Mai 1819 (editio princeps dell’Ilias picta, paratesti esclusi, ripubblicata in Mai 1835); Martini Bassi 1906, 1089 e Pasini 1997, XXXI-XXXII, n. 63 (descrizione del manoscritto e aggiornamento del catalogo con bibliografia); De Wit 1932 (scoli e didascalie medievali sulle immagini); Bianchi Bandinelli 1953 (ricostruzione complessiva del manoscritto tardoantico dell’Iliade e studio iconografico delle miniature); Bianchi Bandinelli 1973 e Cavallo 1973 (datazione e localizzazione della copia dal punto di vista iconografico e paleografico); Garzya 1986, part.
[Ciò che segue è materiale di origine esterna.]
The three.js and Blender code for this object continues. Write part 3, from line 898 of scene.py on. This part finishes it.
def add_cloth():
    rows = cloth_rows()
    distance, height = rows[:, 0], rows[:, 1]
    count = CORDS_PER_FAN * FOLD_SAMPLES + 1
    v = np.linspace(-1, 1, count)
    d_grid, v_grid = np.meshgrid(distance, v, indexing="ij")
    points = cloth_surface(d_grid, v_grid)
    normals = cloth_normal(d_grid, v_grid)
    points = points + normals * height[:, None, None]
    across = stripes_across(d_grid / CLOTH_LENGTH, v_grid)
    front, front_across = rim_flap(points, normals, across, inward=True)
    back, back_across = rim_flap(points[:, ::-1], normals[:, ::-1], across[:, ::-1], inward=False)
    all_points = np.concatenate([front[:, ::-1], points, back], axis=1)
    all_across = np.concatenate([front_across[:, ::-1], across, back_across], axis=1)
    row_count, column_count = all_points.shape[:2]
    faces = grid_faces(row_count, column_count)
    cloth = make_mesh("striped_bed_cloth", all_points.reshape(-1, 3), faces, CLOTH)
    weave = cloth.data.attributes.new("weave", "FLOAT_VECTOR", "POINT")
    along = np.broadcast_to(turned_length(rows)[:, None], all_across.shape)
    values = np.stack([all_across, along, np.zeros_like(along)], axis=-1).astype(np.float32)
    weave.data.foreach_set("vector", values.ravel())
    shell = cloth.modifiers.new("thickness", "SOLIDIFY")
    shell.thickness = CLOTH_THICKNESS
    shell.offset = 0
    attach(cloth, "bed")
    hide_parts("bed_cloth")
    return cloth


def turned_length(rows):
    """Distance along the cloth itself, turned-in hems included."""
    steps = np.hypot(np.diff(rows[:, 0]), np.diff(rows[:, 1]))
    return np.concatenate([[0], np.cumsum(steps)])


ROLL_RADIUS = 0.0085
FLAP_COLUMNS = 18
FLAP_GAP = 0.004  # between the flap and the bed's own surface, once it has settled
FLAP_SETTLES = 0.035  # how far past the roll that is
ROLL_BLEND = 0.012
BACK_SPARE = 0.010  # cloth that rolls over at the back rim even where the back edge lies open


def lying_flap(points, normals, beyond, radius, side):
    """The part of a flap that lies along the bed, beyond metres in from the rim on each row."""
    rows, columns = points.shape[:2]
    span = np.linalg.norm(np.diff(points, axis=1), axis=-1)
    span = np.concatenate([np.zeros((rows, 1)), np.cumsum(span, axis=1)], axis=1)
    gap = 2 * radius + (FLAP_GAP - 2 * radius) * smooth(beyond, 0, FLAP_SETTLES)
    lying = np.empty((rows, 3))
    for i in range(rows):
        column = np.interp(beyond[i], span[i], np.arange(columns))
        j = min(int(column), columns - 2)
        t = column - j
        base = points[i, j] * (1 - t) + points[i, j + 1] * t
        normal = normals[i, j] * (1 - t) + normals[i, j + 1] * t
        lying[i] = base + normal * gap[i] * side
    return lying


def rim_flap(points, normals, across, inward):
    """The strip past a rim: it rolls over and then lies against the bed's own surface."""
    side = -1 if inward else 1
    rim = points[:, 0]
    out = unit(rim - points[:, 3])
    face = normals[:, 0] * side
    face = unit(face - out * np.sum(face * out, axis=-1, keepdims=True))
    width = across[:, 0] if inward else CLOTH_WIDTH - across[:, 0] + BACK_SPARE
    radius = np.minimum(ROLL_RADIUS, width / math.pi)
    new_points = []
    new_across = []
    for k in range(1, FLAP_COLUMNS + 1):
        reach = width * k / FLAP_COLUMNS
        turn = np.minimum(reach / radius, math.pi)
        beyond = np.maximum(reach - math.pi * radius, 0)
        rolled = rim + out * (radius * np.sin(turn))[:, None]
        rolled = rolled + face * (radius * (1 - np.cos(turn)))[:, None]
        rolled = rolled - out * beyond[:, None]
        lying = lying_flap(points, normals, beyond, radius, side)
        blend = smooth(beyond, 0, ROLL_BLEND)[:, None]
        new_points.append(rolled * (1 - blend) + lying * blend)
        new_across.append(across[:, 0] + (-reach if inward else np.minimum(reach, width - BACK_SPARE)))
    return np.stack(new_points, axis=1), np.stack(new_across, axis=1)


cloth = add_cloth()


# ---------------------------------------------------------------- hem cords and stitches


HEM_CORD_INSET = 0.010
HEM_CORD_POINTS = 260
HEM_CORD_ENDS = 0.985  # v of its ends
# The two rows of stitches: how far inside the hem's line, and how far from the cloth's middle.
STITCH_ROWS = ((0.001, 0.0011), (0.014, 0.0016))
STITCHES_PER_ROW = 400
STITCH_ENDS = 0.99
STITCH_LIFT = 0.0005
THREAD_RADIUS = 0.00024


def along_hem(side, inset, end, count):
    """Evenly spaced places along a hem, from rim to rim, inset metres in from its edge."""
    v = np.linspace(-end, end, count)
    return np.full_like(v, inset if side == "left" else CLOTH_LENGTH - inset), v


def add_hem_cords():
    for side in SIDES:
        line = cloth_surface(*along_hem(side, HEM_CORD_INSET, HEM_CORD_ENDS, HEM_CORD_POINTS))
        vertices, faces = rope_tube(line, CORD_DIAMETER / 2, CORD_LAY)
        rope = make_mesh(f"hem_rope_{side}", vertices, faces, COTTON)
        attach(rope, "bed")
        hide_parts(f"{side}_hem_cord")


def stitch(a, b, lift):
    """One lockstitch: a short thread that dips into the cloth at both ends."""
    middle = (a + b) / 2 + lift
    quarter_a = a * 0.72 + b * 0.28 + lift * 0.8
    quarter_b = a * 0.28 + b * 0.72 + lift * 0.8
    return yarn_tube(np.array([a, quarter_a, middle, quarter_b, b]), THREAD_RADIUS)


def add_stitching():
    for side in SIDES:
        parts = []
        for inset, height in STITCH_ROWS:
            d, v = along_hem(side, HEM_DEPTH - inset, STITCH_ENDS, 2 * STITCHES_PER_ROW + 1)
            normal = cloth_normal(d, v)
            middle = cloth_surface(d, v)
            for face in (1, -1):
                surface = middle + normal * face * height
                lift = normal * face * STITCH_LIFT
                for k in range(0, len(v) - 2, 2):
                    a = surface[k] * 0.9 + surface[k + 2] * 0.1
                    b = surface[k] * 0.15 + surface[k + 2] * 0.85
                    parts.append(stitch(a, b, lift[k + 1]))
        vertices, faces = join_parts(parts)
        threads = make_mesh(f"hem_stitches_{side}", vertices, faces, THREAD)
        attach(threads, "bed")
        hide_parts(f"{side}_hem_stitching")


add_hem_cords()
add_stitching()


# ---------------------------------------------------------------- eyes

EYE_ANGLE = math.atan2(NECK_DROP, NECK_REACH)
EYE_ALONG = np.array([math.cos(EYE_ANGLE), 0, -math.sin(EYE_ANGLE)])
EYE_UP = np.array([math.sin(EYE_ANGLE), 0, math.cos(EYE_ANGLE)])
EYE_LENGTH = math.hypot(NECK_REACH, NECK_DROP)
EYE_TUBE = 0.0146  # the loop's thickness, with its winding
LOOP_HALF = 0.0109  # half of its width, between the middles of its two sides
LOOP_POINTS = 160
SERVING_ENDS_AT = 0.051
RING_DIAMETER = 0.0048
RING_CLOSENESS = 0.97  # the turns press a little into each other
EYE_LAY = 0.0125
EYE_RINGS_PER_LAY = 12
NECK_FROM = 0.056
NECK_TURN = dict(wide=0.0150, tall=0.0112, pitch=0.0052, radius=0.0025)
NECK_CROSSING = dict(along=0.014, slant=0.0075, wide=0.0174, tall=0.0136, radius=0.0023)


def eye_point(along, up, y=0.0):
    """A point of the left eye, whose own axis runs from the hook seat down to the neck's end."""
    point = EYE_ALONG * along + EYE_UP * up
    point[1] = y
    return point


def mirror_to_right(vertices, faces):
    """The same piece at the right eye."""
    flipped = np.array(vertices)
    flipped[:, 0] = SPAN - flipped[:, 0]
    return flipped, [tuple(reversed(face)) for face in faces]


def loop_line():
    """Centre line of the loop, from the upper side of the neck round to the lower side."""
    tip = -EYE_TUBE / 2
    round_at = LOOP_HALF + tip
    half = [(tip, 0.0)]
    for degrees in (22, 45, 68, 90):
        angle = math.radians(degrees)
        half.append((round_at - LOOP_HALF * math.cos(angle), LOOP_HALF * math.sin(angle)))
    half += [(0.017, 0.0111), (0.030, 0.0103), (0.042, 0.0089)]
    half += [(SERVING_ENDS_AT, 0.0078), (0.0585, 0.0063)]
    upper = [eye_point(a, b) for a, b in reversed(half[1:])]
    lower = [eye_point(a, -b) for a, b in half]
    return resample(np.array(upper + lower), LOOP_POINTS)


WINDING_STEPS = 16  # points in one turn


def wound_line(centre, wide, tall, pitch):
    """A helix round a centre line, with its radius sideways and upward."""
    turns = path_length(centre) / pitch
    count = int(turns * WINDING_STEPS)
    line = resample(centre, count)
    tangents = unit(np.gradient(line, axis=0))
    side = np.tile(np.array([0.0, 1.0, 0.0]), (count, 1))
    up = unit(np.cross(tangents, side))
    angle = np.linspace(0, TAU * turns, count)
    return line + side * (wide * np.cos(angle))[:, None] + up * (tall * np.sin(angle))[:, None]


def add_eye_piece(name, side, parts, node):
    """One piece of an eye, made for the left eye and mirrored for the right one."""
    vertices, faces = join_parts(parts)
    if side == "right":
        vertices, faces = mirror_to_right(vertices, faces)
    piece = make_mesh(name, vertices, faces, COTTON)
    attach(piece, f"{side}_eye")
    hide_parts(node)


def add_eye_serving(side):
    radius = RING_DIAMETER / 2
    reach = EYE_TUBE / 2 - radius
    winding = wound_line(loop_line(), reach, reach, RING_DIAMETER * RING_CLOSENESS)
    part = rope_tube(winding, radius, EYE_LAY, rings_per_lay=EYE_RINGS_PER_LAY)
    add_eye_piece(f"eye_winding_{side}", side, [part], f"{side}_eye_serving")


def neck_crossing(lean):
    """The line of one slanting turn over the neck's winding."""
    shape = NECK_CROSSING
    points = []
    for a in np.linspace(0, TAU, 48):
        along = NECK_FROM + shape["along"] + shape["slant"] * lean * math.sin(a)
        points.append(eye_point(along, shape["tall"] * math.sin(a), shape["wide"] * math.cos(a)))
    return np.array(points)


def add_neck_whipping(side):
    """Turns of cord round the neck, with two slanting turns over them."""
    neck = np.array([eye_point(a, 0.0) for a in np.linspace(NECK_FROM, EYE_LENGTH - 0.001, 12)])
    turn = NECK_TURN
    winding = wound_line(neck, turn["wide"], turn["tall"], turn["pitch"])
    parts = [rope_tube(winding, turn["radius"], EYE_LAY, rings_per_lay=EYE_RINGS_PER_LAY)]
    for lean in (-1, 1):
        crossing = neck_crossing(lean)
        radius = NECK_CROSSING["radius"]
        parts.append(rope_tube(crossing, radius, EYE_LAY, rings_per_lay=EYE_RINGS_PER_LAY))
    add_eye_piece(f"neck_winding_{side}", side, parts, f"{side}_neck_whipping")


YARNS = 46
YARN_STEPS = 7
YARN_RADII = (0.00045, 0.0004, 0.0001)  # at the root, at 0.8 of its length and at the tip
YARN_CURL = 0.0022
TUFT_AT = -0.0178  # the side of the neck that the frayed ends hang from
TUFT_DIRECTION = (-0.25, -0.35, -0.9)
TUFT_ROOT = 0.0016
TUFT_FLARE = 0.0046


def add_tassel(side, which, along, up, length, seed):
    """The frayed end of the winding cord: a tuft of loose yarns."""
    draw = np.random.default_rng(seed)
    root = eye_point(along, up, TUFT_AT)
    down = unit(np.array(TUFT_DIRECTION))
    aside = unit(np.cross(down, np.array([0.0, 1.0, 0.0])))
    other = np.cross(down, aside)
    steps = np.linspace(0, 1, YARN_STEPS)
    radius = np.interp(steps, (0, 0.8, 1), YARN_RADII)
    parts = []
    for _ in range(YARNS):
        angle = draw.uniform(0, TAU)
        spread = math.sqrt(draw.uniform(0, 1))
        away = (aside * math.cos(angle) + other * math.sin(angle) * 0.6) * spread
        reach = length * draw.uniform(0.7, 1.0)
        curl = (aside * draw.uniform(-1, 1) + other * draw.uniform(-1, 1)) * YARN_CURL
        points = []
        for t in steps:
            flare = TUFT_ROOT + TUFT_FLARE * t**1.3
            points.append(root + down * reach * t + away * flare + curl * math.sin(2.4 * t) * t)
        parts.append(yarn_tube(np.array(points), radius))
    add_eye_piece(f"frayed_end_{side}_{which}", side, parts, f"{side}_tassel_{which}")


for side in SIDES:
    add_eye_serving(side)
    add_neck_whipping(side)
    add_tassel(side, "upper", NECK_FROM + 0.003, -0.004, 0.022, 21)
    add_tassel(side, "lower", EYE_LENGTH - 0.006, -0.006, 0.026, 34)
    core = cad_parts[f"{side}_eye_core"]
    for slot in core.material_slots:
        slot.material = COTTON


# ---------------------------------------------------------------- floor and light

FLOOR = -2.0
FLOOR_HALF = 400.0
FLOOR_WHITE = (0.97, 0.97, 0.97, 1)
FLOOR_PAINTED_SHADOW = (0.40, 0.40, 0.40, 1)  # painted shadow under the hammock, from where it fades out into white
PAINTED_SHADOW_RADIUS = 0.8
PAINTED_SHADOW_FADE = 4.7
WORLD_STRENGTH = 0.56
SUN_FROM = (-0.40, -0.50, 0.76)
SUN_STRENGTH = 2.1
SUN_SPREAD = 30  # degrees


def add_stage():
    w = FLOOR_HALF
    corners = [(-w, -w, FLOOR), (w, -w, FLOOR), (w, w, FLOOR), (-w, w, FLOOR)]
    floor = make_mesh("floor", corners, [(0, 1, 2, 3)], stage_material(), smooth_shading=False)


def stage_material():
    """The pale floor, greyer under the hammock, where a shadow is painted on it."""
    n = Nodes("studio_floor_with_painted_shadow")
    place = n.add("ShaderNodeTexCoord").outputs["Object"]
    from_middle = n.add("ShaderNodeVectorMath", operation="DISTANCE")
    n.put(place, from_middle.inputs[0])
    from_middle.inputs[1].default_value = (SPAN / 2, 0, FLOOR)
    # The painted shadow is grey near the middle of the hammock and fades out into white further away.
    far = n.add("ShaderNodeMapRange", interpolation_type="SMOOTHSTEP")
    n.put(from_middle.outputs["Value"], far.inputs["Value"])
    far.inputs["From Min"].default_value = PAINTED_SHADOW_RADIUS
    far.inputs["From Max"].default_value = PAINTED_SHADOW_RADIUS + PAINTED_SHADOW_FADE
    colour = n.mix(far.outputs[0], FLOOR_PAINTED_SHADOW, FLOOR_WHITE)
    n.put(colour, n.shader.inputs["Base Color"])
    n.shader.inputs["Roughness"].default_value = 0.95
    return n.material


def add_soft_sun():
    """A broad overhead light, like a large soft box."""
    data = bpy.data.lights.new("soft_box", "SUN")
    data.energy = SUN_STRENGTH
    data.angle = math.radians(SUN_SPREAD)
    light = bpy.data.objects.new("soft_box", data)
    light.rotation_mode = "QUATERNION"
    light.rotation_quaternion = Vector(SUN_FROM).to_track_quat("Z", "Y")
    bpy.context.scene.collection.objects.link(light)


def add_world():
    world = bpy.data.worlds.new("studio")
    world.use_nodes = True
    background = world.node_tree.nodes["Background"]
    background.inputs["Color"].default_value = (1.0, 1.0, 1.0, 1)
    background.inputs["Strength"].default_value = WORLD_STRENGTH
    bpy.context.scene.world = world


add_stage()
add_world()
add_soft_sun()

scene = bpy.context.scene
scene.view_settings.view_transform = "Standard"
XVI nt.1 (i versi del Reso contenuti nel paratesto, nel contesto dell’edizione critica); West 1998, XXXVIII e passim (elenco completo dei passi dell’Iliade conservati sul retro delle miniature); Palla 2001 (osservazioni sul testo sul retro delle miniature); Rodella 2003 e Nuovo 2004 (sul fondo Pinelli presso la Biblioteca Ambrosiana); Palla 2004 (studio paleografico sui fogli cartacei); Castelli 2013a (i versi del Reso e la relazione con la miniatura); Castelli 2013b (il paratesto sui fogli cartacei come testimone più antico degli scoli h); Castelli 2016 (presenza nel paratesto delle Quaestiones Homericae di Porfirio e relazione con le immagini); Castelli 2020 (i versi dell’Andromaca nel paratesto, la loro collocazione nella tradizione della tragedia, la relazione con le immagini).